The first thing to note is that Hatshepsut’s journey to the throne happened in stages:

  • She started out as a royal princess
  • She became Great Wife of King Thutmose II, and mother of his daughter
  • When Thutmose III became King at age two, Hatshepsut became his Regent
  • Years later, she named herself Co-King of Egypt, and ruled at Thutmose III’s side

At each step of the journey, Hatshepsut’s public-facing image shifted:

  • As princess, paintings and sculptures portrayed her as a beautiful girl in a dress, sitting or standing passively with her feet together. This is how all women were traditionally represented in Ancient Egyptian art.
  • After she became regent, artwork portrayed Hatshepsut wearing a king’s headdress and false beard
  • Later, she’s dressed in a man’s kilt, with her bare female chest on display
  • Later still, artists masculinized the shape of Hatshepsut’s body and positioned her in the active, walking posture of a King

Based on these changes, Ancient Egyptians probably agreed with Victorian Era Egyptologists: “being king” was not a behaviour normally associated with “being a woman.” But was Hatshepsut pretending to be a man, to give her people the kind of king they expected to see? Or did she really identify as a man?

Unless someone finds her diary, we’ll never know how Hatshepsut identified when no one else was watching. For my money, I don’t believe Hatshepsut was transgender. I believe that her answer to the question “What is a woman?” had simply expanded to included the behaviours associated with being a “king.” After all, inscriptions on her kingly statues almost always contain an indication of female gender. My favourite of these?

“His Majesty, Herself.”

Look closely – see the outline of a body in the centre of the photo? That was Hatshepsut. Years after she died, her co-king Thutmose III ordered an erasure campaign that literally chiselled Hatshepsut off the walls. Read The Matilda Effect for the full story. (Photo taken by L. E. Carmichael at the Royal Ontario Museum)

You can read Hatshepsut’s full story in chapter one of The Matilda Effect, which is coming Fall 2026 from Kids Can Press. Subscribe to my email newsletter to download a FREE activity guide, and for details on exclusive bonus content for subscribers who pre-order. In the meantime, here’s some cool info about the search for Hatshepsut’s mummy that I couldn’t quite squeeze into the book!

The Case of the Missing Mummy

Howard Carter—the archaeologist who found King Tut’s tomb—also excavated Hatshepsut’s tomb in 1903. Hatshepsut’s mummy wasn’t there. It may have been destroyed during her erasure, or moved to protect it from tomb raiders.

In 2007, The Discovery Channel announced the discovery of the missing mummy. A team led by Zahi Hawass matched a tooth, found in a box with Hatshepsut’s name on it, to a mummy with a missing tooth that was found near the King’s tomb.
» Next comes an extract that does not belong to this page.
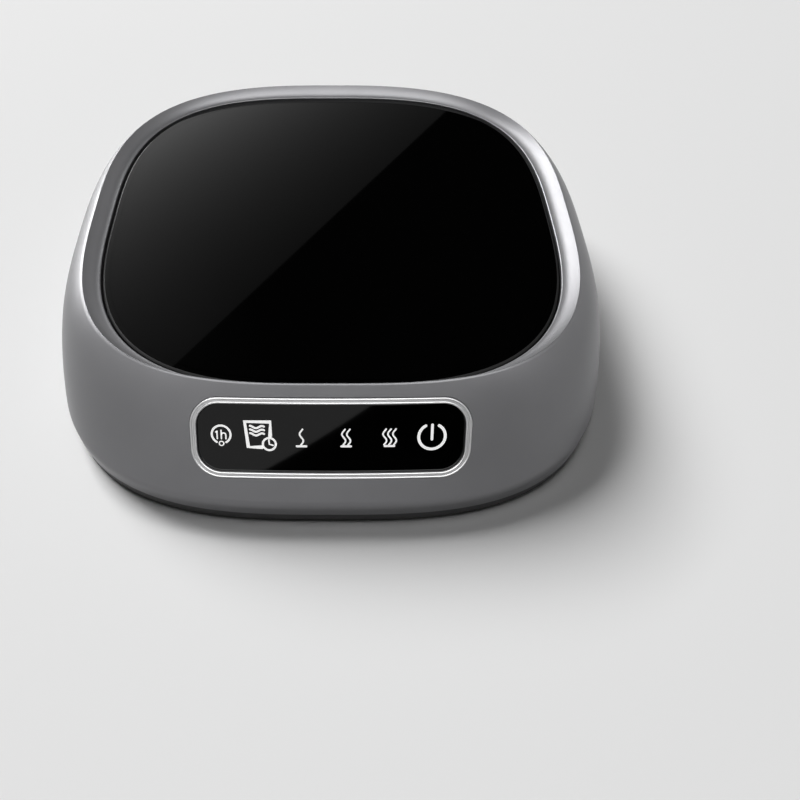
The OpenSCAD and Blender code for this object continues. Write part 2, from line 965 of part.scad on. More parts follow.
pole_pitch = 5;
poles = 4;
block_d = 7.6;
block_back = 6;
block_y = main_y + board_d / 2 - block_back;

// Each pole has a screw from above and a square entry for its wire at the back
module terminal_block() {
    entry = 0.6 * pole_pitch;
    color("seagreen")
        translate([0, block_y])
            difference() {
                brick(poles * pole_pitch, block_d, main_top, main_top + board_room);
                for (i = [0 : poles - 1])
                    translate([(i - (poles - 1) / 2) * pole_pitch, 0]) {
                        rod(entry / 2, main_top + 0.68 * board_room, main_top + board_room + 1);
                        translate([0, block_d / 2])
                            brick(
                                entry, 0.75 * block_d, main_top + 0.11 * board_room,
                                main_top + 0.54 * board_room
                            );
                    }
            }
}

film_spot = [-14, main_y + 4.5];
film_w = 6;
film_d = 13;

module film_capacitor() {
    color("khaki")
        translate(film_spot)
            brick(film_w, film_d, main_top, main_top + board_room);
}

can_spot = [-7, main_y + 4];
can_r = 3.15;
can_h = 0.97 * board_room;

// The can's top carries the cross-shaped score of its safety vent
module smoothing_capacitor() {
    color("navy")
        translate(can_spot)
            difference() {
                rod(can_r, main_top, main_top + can_h);
                for (a = [0, 90])
                    rotate([0, 0, a])
                        brick(1.3 * can_r, 0.3, main_top + can_h - 0.15, main_top + can_h + 1);
            }
}

triac_w = 10;
triac_body_d = 9;
triac_tab_d = 3.6;

module triac() {
    color("black")
        translate([-10, main_y - board_d / 2 + 9.5]) {
            brick(triac_w, triac_body_d, main_top, main_top + 0.6 * board_room);
            translate([0, (triac_body_d + triac_tab_d) / 2 - slack])
                brick(triac_w, triac_tab_d, main_top, main_top + 0.18 * board_room);
        }
}

glass_fuse_spot = [13, main_y + 1];
glass_fuse_z = main_top + 0.486 * board_room;
glass_fuse_l = 20;
cap_r = 0.35 * board_room;
cap_l = 5;
clip_d = 3;

module glass_fuse() {
    color("lightblue")
        translate([glass_fuse_spot[0], glass_fuse_spot[1], glass_fuse_z])
            rotate([90, 0, 0]) {
                rod(0.9 * cap_r, -glass_fuse_l / 2, glass_fuse_l / 2);
                rod(cap_r, -glass_fuse_l / 2, cap_l - glass_fuse_l / 2);
                rod(cap_r, glass_fuse_l / 2 - cap_l, glass_fuse_l / 2);
            }
}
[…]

This proves that the tooth came from this mummy. It does not prove that the mummy is Hatshepsut. Many Egyptologists doubt the match, for several reasons:

  • The name on the box does not prove that the tooth in the box belonged to Hatshepsut, especially since royal body parts were typically stored in jars, not boxes.
  • There were no artifacts with the mummy that could confirm its identity.
  • The mummy belonged to a woman who was at least 50 years old when she died—about 10 years older than Hatshepsut.
  • The body was poorly mummified, while Hatshepsut would have received the royal treatment.

It’s definitely possible that Hatshepsut’s mummy survives to this day; this particular mummy probably isn’t it.